The obsession with market leadership in tech is almost theological. Founders pray for it. Investors demand it. Press releases celebrate it. But the company sitting comfortably in second place is often the most profitable business in the room, and that is not an accident.
This is not a consolation argument for losers. It is a structural observation about how tech markets actually allocate costs and rewards, and ignoring it has sent otherwise smart companies chasing dominance at the expense of everything that makes a business worth owning.
The pioneer pays the pioneering costs
Being first means educating a market. It means hiring the sales force to explain what the product is before they can explain why to buy it. It means funding the analyst relations, the trade show presence, the case studies, the content machine that turns a novel category into a recognized one. Salesforce spent years and extraordinary sums convincing enterprises that putting CRM data in someone else’s servers was not corporate negligence. By the time competitors arrived, the missionary work was done and they walked into a market that already understood the value proposition.
The second-place company inherits that education for free. Its sales cycle is shorter because customers already know the category. Its marketing budget buys conversion rather than comprehension.
Number one defends, number two attacks selectively
Market leaders fight everywhere. Every new vertical is a threat they must address. Every competitor announcement is a press release they must neutralize. Every enterprise RFP includes them by default, which means every enterprise RFP is a competitive process they must staff and respond to, whether the deal is worth winning or not.
The second-place company chooses its battles. It can ignore the unprofitable segments the leader is obligated to serve. It can cherry-pick the high-margin verticals, the customer profiles where it genuinely wins, and the geographies where the leader is weakest. This is not a smaller ambition; it is a more disciplined deployment of resources.
AMD spent years playing this game against Intel. Rather than matching Intel’s full product breadth across every server configuration and embedded market, AMD concentrated resources on specific segments where it could win on price-to-performance. The strategy worked well enough to produce margins that made the comparison to Intel’s bloated cost structure unflattering for the supposed leader.
Talent is cheaper when you are not the arms race
The market leader in any hot tech category becomes the employer of record for the entire industry’s wage inflation. When Google or Meta sets compensation benchmarks, every recruiter in the sector adjusts to match. The leader started the auction and now must keep winning it.
The second-place company often recruits from the same talent pool at a meaningful discount, because the candidates who self-select for it are optimizing for equity upside, interesting problems, or culture fit rather than maximizing their current salary against a known ceiling. That is not universally true, but it holds often enough to matter at scale.
Growth expectations destroy margins at the top
The market leader carries a different burden with its investors and its own internal planning. Because it set the category’s growth rate, it must sustain it. That pressure produces decisions that are terrible for near-term profitability: excessive headcount, pre-emptive product expansion, acquisitions priced to forestall competition rather than generate returns.

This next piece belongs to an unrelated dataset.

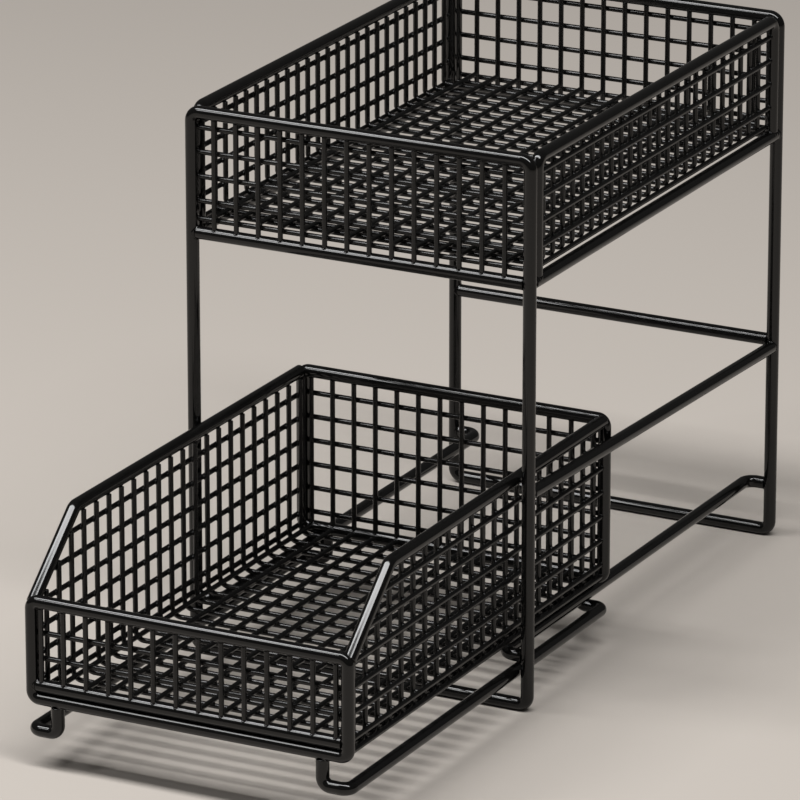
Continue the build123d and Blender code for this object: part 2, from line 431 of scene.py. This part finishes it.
for side, sign in sides:
    side_rail = bmesh.new()
    x = sign * leg_x
    straight(side_rail, (x, front_y + butt, upper_rail_z), (x, rear_y - butt, upper_rail_z), rod)
    welded(side_rail, (x, front_y, upper_rail_z), -Y, Z, rod)
    welded(side_rail, (x, rear_y, upper_rail_z), Y, Z, rod)
    wire_piece(side_rail, f"upper_{side}_rail")

    hoop = bmesh.new()
    foot_z = upper_rail_z + butt
    corners = [(x, hoop_front_y, foot_z), (x, hoop_front_y, top_z),
               (x, hoop_rear_y, top_z), (x, hoop_rear_y, foot_z)]
    tube(hoop, rounded(corners, hoop_bend), rod_r, rod_sides)
    for foot_y in (hoop_front_y, hoop_rear_y):
        welded(hoop, (x, foot_y, upper_rail_z), -Z, Y, rod)
    wire_piece(hoop, f"upper_{side}_hoop")

    slide_rail = bmesh.new()
    rail_x = sign * slide_rail_x
    stub_x = sign * (leg_x - butt)
    corners = [(stub_x, front_y, slide_rail_z), (rail_x, front_y, slide_rail_z),
               (rail_x, rear_y, slide_rail_z), (stub_x, rear_y, slide_rail_z)]
    tube(slide_rail, rounded(corners, slide_rail_bend), rod_r, rod_sides)
    for stub_y in (front_y, rear_y):
        welded(slide_rail, (x, stub_y, slide_rail_z), X * sign, Z, rod)
    wire_piece(slide_rail, f"{side}_slide_rail")

# ---- Upper basket mesh -----------------------------------------------------------------

upper_long_z = upper_floor_z + crossing
upper_side_x = leg_x - side_mesh_inset
upper_cross_x = upper_side_x - crossing
upper_cross_y = [middle_y + y for y in spread(upper_cross_count, upper_cross_pitch)]
upper_inset = leg_x - upper_cross_x
upper_cross_top_z = top_z - beside_rod(upper_inset - strand_r) + weld_sink
edge_reach = (upper_cross_bend + crossing) * cos(radians(45)) - upper_cross_bend
edge_x = upper_cross_x + edge_reach
edge_z = upper_floor_z - edge_reach


def cross_wire(bm, half_width, y, floor_z, end_z, bend):
    """Add one mesh wire up a side wall, over the floor and up the other wall."""
    corners = [(-half_width, y, end_z), (-half_width, y, floor_z),
               (half_width, y, floor_z), (half_width, y, end_z)]
    tube(bm, rounded(corners, bend), strand_r, strand_sides)


def rim_welds(bm, half_width, y, rim_z, inset):
    """Add the coating where both ends of a cross wire meet level side rims."""
    for sign in (-1, 1):
        welded(bm, (sign * half_width, y, rim_z), Z, Y, strand, sign * inset)


cross_wires = bmesh.new()
for y in upper_cross_y:
    cross_wire(cross_wires, upper_cross_x, y, upper_floor_z, upper_cross_top_z,
               upper_cross_bend)
    rim_welds(cross_wires, upper_cross_x, y, top_z, upper_inset)
wire_piece(cross_wires, "upper_cross_wires")

floor_wires = bmesh.new()
floor_start_y = front_y - face_offset + strand_r - mesh_sink
floor_end_y = rear_y - face_offset - strand_r + mesh_sink
for x in mesh_x:
    straight(floor_wires, (x, floor_start_y, upper_long_z), (x, floor_end_y, upper_long_z),
             strand)
wire_piece(floor_wires, "upper_floor_wires")

end_wires = bmesh.new()
upper_end_y = [middle_y - upper_end_wire_y, middle_y + upper_end_wire_y]
for y in upper_end_y:
    straight(end_wires, (-upper_end_wire_x, y, upper_floor_z),
             (upper_end_wire_x, y, upper_floor_z), strand)
wire_piece(end_wires, "upper_end_wires")

post_reach = beside_rod(side_mesh_inset) - weld_sink
for side, sign in sides:
    side_wires = bmesh.new()
    places = [(edge_x, edge_z)] + [(upper_side_x, z) for z in upper_row_heights]
    for x, z in places:
        straight(side_wires, (sign * x, hoop_front_y + post_reach, z),
                 (sign * x, hoop_rear_y - post_reach, z), strand)
        inset = sign * (leg_x - x)
        welded(side_wires, (sign * x, hoop_front_y, z), -Y, Z, strand, inset)
        welded(side_wires, (sign * x, hoop_rear_y, z), Y, Z, strand, -inset)
    wire_piece(side_wires, f"upper_{side}_side_wires")


def end_panel(name, half_width, panel_y, low_rod_z, high_rod_z, heights):
    """Uprights on the front side and rows on the rear side of an end panel."""
    uprights = bmesh.new()
    y = panel_y - face_offset
    for x in mesh_x:
        straight(uprights, (x, y, low_rod_z + butt), (x, y, high_rod_z - butt), strand)
        welded(uprights, (x, y, low_rod_z), -Z, X, strand, face_offset)
        welded(uprights, (x, y, high_rod_z), Z, X, strand, -face_offset)
    wire_piece(uprights, f"{name}_mesh_uprights")

    rows = bmesh.new()
    reach = half_width - beside_rod(face_offset) + weld_sink
    y = panel_y + face_offset
    for z in heights:
        straight(rows, (-reach, y, z), (reach, y, z), strand)
        for sign in (-1, 1):
            welded(rows, (sign * half_width, y, z), X * sign, Z, strand, -sign * face_offset)
    wire_piece(rows, f"{name}_mesh_rows")


upper_panel_heights = [upper_floor_z, *upper_row_heights]
end_panel("upper_front", leg_x, front_y, upper_rail_z, top_z, upper_panel_heights)
end_panel("upper_rear", leg_x, rear_y, upper_rail_z, top_z, upper_panel_heights)

# ---- Pull-out basket rods --------------------------------------------------------------

sill_z = basket_floor_z + rod + sill_gap
loop_piece("basket_front_loop", basket_x, basket_front_y, basket_floor_z, front_rim_z,
           basket_bend)
loop_piece("basket_back_loop", basket_x, basket_back_y, basket_floor_z, back_rim_z, basket_bend)
across_piece("basket_front_sill", basket_x, basket_front_y, sill_z)


def rim_height(y):
    """Centre height of a side rim."""
    return back_rim_z - max(0, rim_flat_end_y - y) * rim_fall


rim_end_y = basket_front_y + rim_end_gap
for side, sign in sides:
    rim = bmesh.new()
    x = sign * basket_x
    corners = [(x, basket_back_y - butt, back_rim_z), (x, rim_flat_end_y, back_rim_z),
               (x, rim_end_y, rim_height(rim_end_y))]
    tube(rim, rounded(corners, rim_bend), rod_r, rod_sides)
    wire_piece(rim, f"basket_{side}_rim")

    runner = bmesh.new()
    hook_x = sign * runner_hook_x
    side_x = sign * runner_x
    hook_top_z = basket_floor_z - butt
    corners = [(hook_x, basket_front_y, hook_top_z), (hook_x, basket_front_y, runner_z),
               (side_x, basket_front_y, runner_z), (side_x, basket_back_y, runner_z),
               (hook_x, basket_back_y, runner_z), (hook_x, basket_back_y, hook_top_z)]
    tube(runner, rounded(corners, runner_bend), rod_r, rod_sides)
    for hook_y in (basket_front_y, basket_back_y):
        welded(runner, (hook_x, hook_y, basket_floor_z), Z, X, rod)
    wire_piece(runner, f"basket_{side}_runner")

# ---- Pull-out basket mesh --------------------------------------------------------------

basket_cross_z = slide_rail_z + rod_r + floor_gap + strand_r
basket_long_z = basket_cross_z + crossing
basket_side_x = basket_x - side_mesh_inset
basket_cross_x = basket_side_x - crossing
basket_inset = basket_x - basket_cross_x
rim_inside = beside_rod(basket_inset - strand_r) - weld_sink
slope_length = hypot(1, rim_fall)
rim_slope = atan2(rim_fall, 1)
basket_cross_y = [basket_back_y - basket_first_cross - i * basket_cross_pitch
                  for i in range(basket_cross_count)]


def cross_top(y):
    """Height where a cross wire ends, a little inside the rim above it."""
    if y >= rim_flat_end_y:
        return back_rim_z - rim_inside
    return rim_height(y) - rim_inside * slope_length


cross_wires = bmesh.new()
for y in basket_cross_y:
    cross_wire(cross_wires, basket_cross_x, y, basket_cross_z, cross_top(y), basket_cross_bend)
    if y >= rim_flat_end_y:
        rim_welds(cross_wires, basket_cross_x, y, back_rim_z, basket_inset)
wire_piece(cross_wires, "basket_cross_wires")

bend_start_x = basket_cross_x - basket_cross_bend
bend_drop = sqrt((basket_cross_bend - crossing)**2 - (mesh_x[-1] - bend_start_x)**2)
outer_long_z = basket_cross_z + basket_cross_bend - bend_drop
floor_wires = bmesh.new()
for x in mesh_x:
    z = outer_long_z if abs(x) > bend_start_x else basket_long_z
    end_reach = beside_rod(basket_floor_z - z) - weld_sink
    for end_y, toward in ((basket_front_y, -Y), (basket_back_y, Y)):
        welded(floor_wires, (x, end_y, z), toward, X, strand, toward.y * (basket_floor_z - z))
    straight(floor_wires, (x, basket_front_y + end_reach, z),
             (x, basket_back_y - end_reach, z), strand)
wire_piece(floor_wires, "basket_floor_wires")


def row_start(z):
    """Front end of a side row: the front loop's post, or the underside of the sloping rim."""
    post_end_y = basket_front_y + post_reach
    slope_y = rim_flat_end_y - (back_rim_z - z) / rim_fall
    return max(post_end_y, slope_y + post_reach / sin(rim_slope))


edge_radius = basket_cross_bend + crossing
basket_edge_x = bend_start_x + edge_radius * cos(radians(basket_edge_angle))
basket_edge_z = (basket_cross_z + basket_cross_bend
                 - edge_radius * sin(radians(basket_edge_angle)))
side_places = [(basket_edge_x, basket_edge_z), *[(basket_side_x, z) for z in basket_row_heights]]
for side, sign in sides:
    side_rows = bmesh.new()
    for x, z in side_places:
        straight(side_rows, (sign * x, row_start(z), z),
                 (sign * x, basket_back_y - post_reach, z), strand)
        welded(side_rows, (sign * x, basket_back_y, z), Y, Z, strand,
               -sign * (basket_x - x))
    wire_piece(side_rows, f"basket_{side}_side_wires")

front_row_heights = basket_row_heights[front_panel_first_row:][:front_panel_rows]
end_panel("basket_front", basket_x, basket_front_y, sill_z, front_rim_z, front_row_heights)
end_panel("basket_back", basket_x, basket_back_y, basket_floor_z, back_rim_z,
          basket_row_heights)

# ---- Welds where mesh wires cross ------------------------------------------------------

upper_welds = bmesh.new()
basket_welds = bmesh.new()
for y in upper_cross_y + upper_end_y:
    for x in mesh_x:
        nugget(upper_welds, (x, y, upper_floor_z + face_offset), Z)
for y in upper_cross_y:
    for side, sign in sides:
        for z in upper_row_heights:
            nugget(upper_welds, (sign * (upper_side_x - face_offset), y, z), X)
for y in basket_cross_y:
    for x in mesh_x:
        if abs(x) <= bend_start_x:
            nugget(basket_welds, (x, y, basket_cross_z + face_offset), Z)
    for side, sign in sides:
        for z in basket_row_heights:
            if row_start(z) < y:
                nugget(basket_welds, (sign * (basket_side_x - face_offset), y, z), X)
for bm, panel_y, heights in ((upper_welds, front_y, upper_panel_heights),
                             (upper_welds, rear_y, upper_panel_heights),
                             (basket_welds, basket_front_y, front_row_heights),
                             (basket_welds, basket_back_y, basket_row_heights)):
    for x in mesh_x:
        for z in heights:
            nugget(bm, (x, panel_y, z), Y)
piece(upper_welds, "upper_mesh_welds", "frame", "coated_mesh")
piece(basket_welds, "basket_mesh_welds", "lower_basket", "coated_mesh")

# ---- Stage, light and camera -----------------------------------------------------------

# From here on, lengths are in metres.
floor_size = 14.0
floor_colour = (0.46, 0.42, 0.38)
floor_roughness = 0.6
studio_colour = (1.0, 0.97, 0.93)
studio_level = 0.08
object_middle = Vector((0, 0, 0.15))

floor_mesh = bpy.data.meshes.new("studio_floor")
floor_bm = bmesh.new()
bmesh.ops.create_grid(floor_bm, x_segments=1, y_segments=1, size=floor_size / 2)
floor_bm.to_mesh(floor_mesh)
floor_bm.free()
floor = bpy.data.objects.new("studio_floor", floor_mesh)
bpy.context.scene.collection.objects.link(floor)

floor_material = bpy.data.materials.new("pale_floor")
floor_material.use_nodes = True
floor_shader = floor_material.node_tree.nodes["Principled BSDF"]
floor_shader.inputs["Base Color"].default_value = (*floor_colour, 1)
floor_shader.inputs["Roughness"].default_value = floor_roughness
floor_mesh.materials.append(floor_material)

world = bpy.data.worlds.new("studio")
world.use_nodes = True
background = world.node_tree.nodes["Background"]
background.inputs["Color"].default_value = (*studio_colour, 1)
background.inputs["Strength"].default_value = studio_level
bpy.context.scene.world = world


def softbox(name, direction, distance, width, height, power):
    """A soft rectangular light aimed at the middle of the object."""
    light = bpy.data.lights.new(name, "AREA")
    light.shape = "RECTANGLE"
    light.size = width
    light.size_y = height
    light.energy = power
    obj = bpy.data.objects.new(name, light)
    direction = Vector(direction).normalized()
    obj.location = object_middle + direction * distance
    obj.rotation_euler = direction.to_track_quat("Z", "Y").to_euler()
    bpy.context.scene.collection.objects.link(obj)


softbox("strip_softbox", (0, -0.267, 0.964), distance=3.0, width=5.0, height=0.6, power=165)
softbox("key_softbox", (-0.44, -0.53, 0.73), distance=3.0, width=0.5, height=0.9, power=16)

camera_azimuth = radians(27.393)
camera_elevation = radians(18.835)
camera_place = Vector((1607.576, -3115.022, 1333.435)) * mm
focal_px = 7020.5
frame_px = 800
half_pixel = 0.5 / frame_px
toward_camera = Vector((sin(camera_azimuth) * cos(camera_elevation),
                        -cos(camera_azimuth) * cos(camera_elevation), sin(camera_elevation)))
camera_data = bpy.data.cameras.new("photo_camera")
camera_data.sensor_width = 36
camera_data.lens = focal_px / frame_px * camera_data.sensor_width
camera_data.shift_x = -half_pixel
camera_data.shift_y = half_pixel
camera_data.clip_end = 50
camera = bpy.data.objects.new("photo_camera", camera_data)
camera.location = camera_place
camera.rotation_euler = toward_camera.to_track_quat("Z", "Y").to_euler()
bpy.context.scene.collection.objects.link(camera)
bpy.context.scene.camera = camera
bpy.context.scene.view_settings.view_transform = "Standard"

The second-place company operates under slightly lower growth expectations and can therefore run a tighter P&L. It can make the boring, margin-accretive choices that a company under constant pressure to prove category dominance cannot afford to be seen making.
The counterargument
The obvious objection is winner-take-all dynamics. In markets with strong network effects, second place is not a profitable equilibrium; it is a waiting room before exit or irrelevance. WhatsApp did not lose profitably to iMessage. MySpace did not find a comfortable margin niche while Facebook scaled. When network effects are the primary product, there is no second place in any meaningful sense.
This argument is correct, and it limits the thesis. The second-place advantage applies most cleanly to enterprise software, hardware, cloud infrastructure, and developer tools where switching costs are real, integration depth matters, and customer relationships are built over years. It applies less to consumer social products where the value of the platform scales with the number of people already on it. Knowing which type of market you are in is the actual strategic question.
Position beats rank
The goal of a technology business is to build something valuable and sustainable, not to win a market share trophy. The second-place position, when it is intentionally held rather than reluctantly occupied, is often the most defensible and profitable place to stand. You let the leader spend on market creation, pick your spots on competition, run a tighter operation, and collect margins the leader cannot afford to protect.
The companies that understand this are not settling. They are arbitraging the enormous cost that comes with the crown.